START

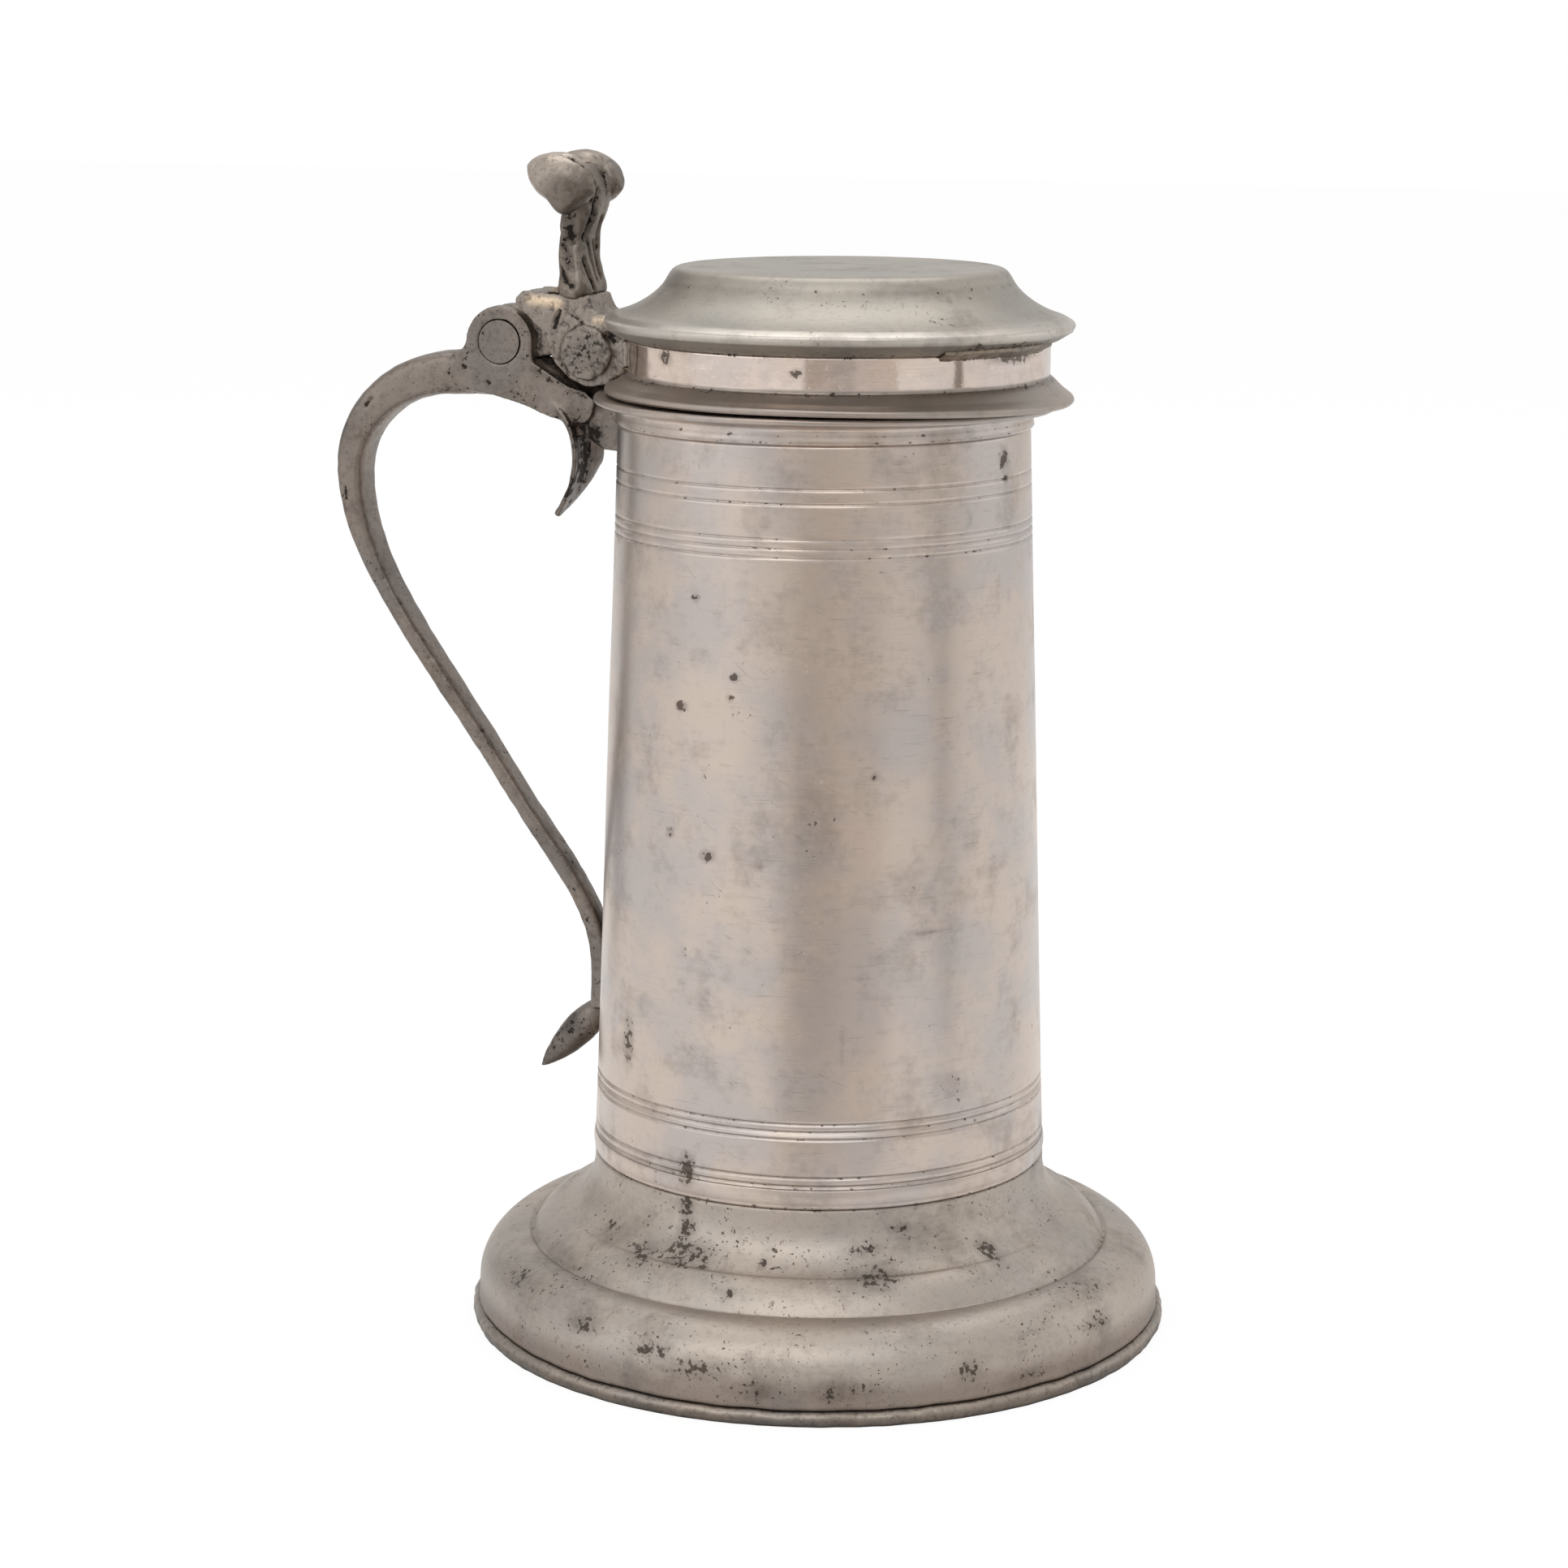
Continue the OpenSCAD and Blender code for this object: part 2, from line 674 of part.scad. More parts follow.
module hinge_block() {
    color(dark_pewter)
        difference() {
            union() {
                difference() {
                    slab(block_outline, block_w);
                    cross_cylinder(pin, ear_r + ear_gap, block_w + 1);
                }
                cross_cylinder(boss_at, boss_r, block_w + 2 * boss_h);
                slab(tongue_outline, knuckle_w);
                cross_cylinder(pin, knuckle_r, knuckle_w);
                tab();
            }
            cross_cylinder(pin, pin_r + pin_play, block_w + 4);
            lid_blank();
        }
}

// The two lumps of solder beside the block, in the corner of the lower brim and the collar.
module hinge_solder() {
    solder_r = 3.6;
    span = 2 * asin((block_w / 2 + 5) / brim_r);
    color(solder_grey)
        difference() {
            on_lid()
                revolve_sector([
                    [collar_r, lid_z + 3],
                    [collar_r + solder_r, lid_z + 3],
                    [collar_r + solder_r, lid_z + 4],
                    [collar_r + 0.5 * solder_r, tab_z],
                    [collar_r, tab_z]], handle_angle, span);
            slab(block_outline, block_w);
            cross_cylinder(boss_at, boss_r, block_w + 2 * boss_h);
            lid_blank();
        }
}

// ---------------------------------------------------------------- thumbpiece

stem_x = pin[0] + 19.5;
cusp_mid = [stem_x - 1.8, block_top_z + stem_h];
stem_points = concat(
    [[stem_x, block_top_z - 0.6]],
    curve([
        [stem_x, block_top_z - 0.6],
        [stem_x - 0.8, block_top_z + 7],
        [stem_x - 1.6, block_top_z + 12],
        [stem_x, block_top_z + 16]], 8),
    curve([
        [stem_x, block_top_z + 16],
        [stem_x + 1.6, block_top_z + 20],
        cusp_mid + [4.2, -3],
        cusp_mid + [1.8, 2]], 8));
stem_sizes = [
    [0, stem_w + 0.6, stem_t + 0.8],
    [0.16, stem_w, stem_t],
    [0.5, stem_w - 1, stem_t - 0.6],
    [0.62, stem_w + 1, stem_t - 0.6],
    [0.85, cusp_spacing, stem_t],
    [1, cusp_spacing - 4, 0.6 * stem_t]];

cusp_rise = 20;

// One egg-shaped cusp, round its own middle. Its blunt point looks back over the handle.
module cusp() {
    rotate([0, cusp_rise - 90, 0])
        translate([0, 0, -cusp_l / 2])
            revolve(concat(
                [[0, 0]],
                [for (s = [1 / 16:1 / 16:0.999]) [cusp_r * pow(sin(180 * pow(s, 0.85)), 0.62), s * cusp_l]],
                [[0, cusp_l]]));
}

module thumbpiece() {
    color(dark_pewter)
        difference() {
            union() {
                bar(stem_points, stem_sizes);
                for (side = [-1, 1])
                    translate([cusp_mid[0], side * cusp_spacing / 2, cusp_mid[1]])
                        cusp();
            }
            slab(block_outline, block_w + 8);
        }
}

// The fillet of solder behind the stem, on top of the block.
module thumbpiece_solder() {
    back_x = stem_x - stem_t / 2;
    color(warm_solder)
        difference() {
            slab([
                [back_x - 4, block_top_z - 0.5],
                [back_x - 1.6, block_top_z + 0.7],
                [back_x + 1.5, block_top_z + 2],
                [back_x + 1.5, block_top_z - 0.5]], stem_w - 2);
            slab(block_outline, block_w + 8);
            bar(stem_points, stem_sizes);
        }
}

// The old repair between the upper brim and the collar, on the side away from the handle.
repair_angle = -25;
repair_span = 42;
repair_h = 1.4;

module brim_repair() {
    color(solder_grey)
        difference() {
            on_lid()
                revolve_sector([
                    [collar_r, crown_z - repair_h],
                    [collar_r + 0.5 * repair_h, crown_z - 0.5 * repair_h],
                    [collar_r + 2 * repair_h, crown_z + 0.3 * repair_h],
                    [collar_r + 2 * repair_h, crown_z + 1.5 * repair_h],
                    [collar_r, crown_z + 1.5 * repair_h]], repair_angle, repair_span);
            lid_blank();
        }
}

// ---------------------------------------------------------------- the nodes

drum();
mouth_rim();
floor_plate();
foot();
foot_ring();
foot_solder();
handle();
upper_handle_solder();
lower_handle_solder();
hinge_pin();
lid_collar();
lid_crown();
lid_bezel();
hinge_block();
hinge_solder();
thumbpiece();
thumbpiece_solder();
brim_repair();
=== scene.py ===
"""A lidded pewter flagon: cast and turned pewter over the CAD frame, on a pale floor.

The flagon's lengths are millimetres, its heights are measured from the table, and angles are
degrees round the drum's axis, from +X towards +Y. The camera looks from about -73 degrees. The
studio round the flagon is built in metres.
"""

import math

import bpy
import numpy as np
from mathutils import Matrix, Vector, noise

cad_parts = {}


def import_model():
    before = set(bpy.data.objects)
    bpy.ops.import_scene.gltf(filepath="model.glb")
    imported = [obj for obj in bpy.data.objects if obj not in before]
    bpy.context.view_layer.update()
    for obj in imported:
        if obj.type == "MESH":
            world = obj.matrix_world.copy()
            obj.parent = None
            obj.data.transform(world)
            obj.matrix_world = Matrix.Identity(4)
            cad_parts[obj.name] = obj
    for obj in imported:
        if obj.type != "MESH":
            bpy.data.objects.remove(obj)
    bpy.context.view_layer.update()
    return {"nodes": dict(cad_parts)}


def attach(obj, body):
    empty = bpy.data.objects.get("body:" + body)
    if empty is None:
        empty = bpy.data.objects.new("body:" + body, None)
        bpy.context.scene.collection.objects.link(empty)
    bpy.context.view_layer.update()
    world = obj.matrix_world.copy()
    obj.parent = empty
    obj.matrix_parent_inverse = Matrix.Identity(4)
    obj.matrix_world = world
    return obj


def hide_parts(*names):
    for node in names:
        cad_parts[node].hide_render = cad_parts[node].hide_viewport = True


MM = 0.001
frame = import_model()

# ---------------------------------------------------------------- sizes shared with the CAD part
# the drum and its incised lines
DRUM_TOP_R = 49.0
DRUM_FLARE = 6.0
DRUM_WALL = 2.5
NECK_Z = 42.0
MOUTH_Z = 226.4
LINE_DEPTH = 0.4
LINE_W = 0.9
JOINT_CHAMFER = 0.4

# the rounded moulding at the bottom of the drum
ROLL_W = 4.4
ROLL_RISE = 0.35
ROLL_GAP = 0.2

# the rim on top of the drum, with its flared lip
RIM_H = 6.6
RIM_STEP = 0.4
LIP_OUT = 5.8
LIP_T = 1.8
LIP_EDGE = 1.4

# the foot, with the bead at its bottom edge
FOOT_R = 85.5
BEAD_H = 4.2
BEAD_STEP = 1.7
RING_W = 6.0
SHOULDER_R = 12.0
WALL_H = 9.6
WALL_LEAN = 0.3
FOOT_WALL = 3.0
FOOT_LINE_INSET = 1.0
FOOT_LINE_DROP = 0.3
ROLL_REACH = 7.5
COVE_H = 12.8
COVE_END = 248
NECK_BAND = 2.0
FLOOR_LEDGE = 3.0

# the lid, with its lower brim on the collar and its upper brim on the crown
LID_SHIFT = 3.6
LID_GAP = 0.2
LID_WALL = 2.5
BRIM_OVER = 0.8
BRIM_STEP = 5.7
BRIM_EDGE_T = 1.6
COLLAR_H = 13.2
COLLAR_FILLET = 0.8
CROWN_H = 17.0
CROWN_TOP_R = 38.5

# the hinge
PIN_X = -80.7
PIN_Z = 236.8
PIN_R = 5.2
EAR_SIDE = 6.0
BLOCK_SIDE = 8.0
BOSS_X = -57.4
BOSS_Z = 235.2
BOSS_R = 6.2
BOSS_H = 0.9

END

• [Exercise prompt] Begin with the line that has "floor_plate();" in the listing above and end after the line that has "cad_parts[node].hide_render = cad_parts[node].hide_viewport"; output those lines exactly.

• [Written response]
floor_plate();
foot();
foot_ring();
foot_solder();
handle();
upper_handle_solder();
lower_handle_solder();
hinge_pin();
lid_collar();
lid_crown();
lid_bezel();
hinge_block();
hinge_solder();
thumbpiece();
thumbpiece_solder();
brim_repair();
=== scene.py ===
"""A lidded pewter flagon: cast and turned pewter over the CAD frame, on a pale floor.

The flagon's lengths are millimetres, its heights are measured from the table, and angles are
degrees round the drum's axis, from +X towards +Y. The camera looks from about -73 degrees. The
studio round the flagon is built in metres.
"""

import math

import bpy
import numpy as np
from mathutils import Matrix, Vector, noise

cad_parts = {}


def import_model():
    before = set(bpy.data.objects)
    bpy.ops.import_scene.gltf(filepath="model.glb")
    imported = [obj for obj in bpy.data.objects if obj not in before]
    bpy.context.view_layer.update()
    for obj in imported:
        if obj.type == "MESH":
            world = obj.matrix_world.copy()
            obj.parent = None
            obj.data.transform(world)
            obj.matrix_world = Matrix.Identity(4)
            cad_parts[obj.name] = obj
    for obj in imported:
        if obj.type != "MESH":
            bpy.data.objects.remove(obj)
    bpy.context.view_layer.update()
    return {"nodes": dict(cad_parts)}


def attach(obj, body):
    empty = bpy.data.objects.get("body:" + body)
    if empty is None:
        empty = bpy.data.objects.new("body:" + body, None)
        bpy.context.scene.collection.objects.link(empty)
    bpy.context.view_layer.update()
    world = obj.matrix_world.copy()
    obj.parent = empty
    obj.matrix_parent_inverse = Matrix.Identity(4)
    obj.matrix_world = world
    return obj


def hide_parts(*names):
    for node in names:
        cad_parts[node].hide_render = cad_parts[node].hide_viewport = True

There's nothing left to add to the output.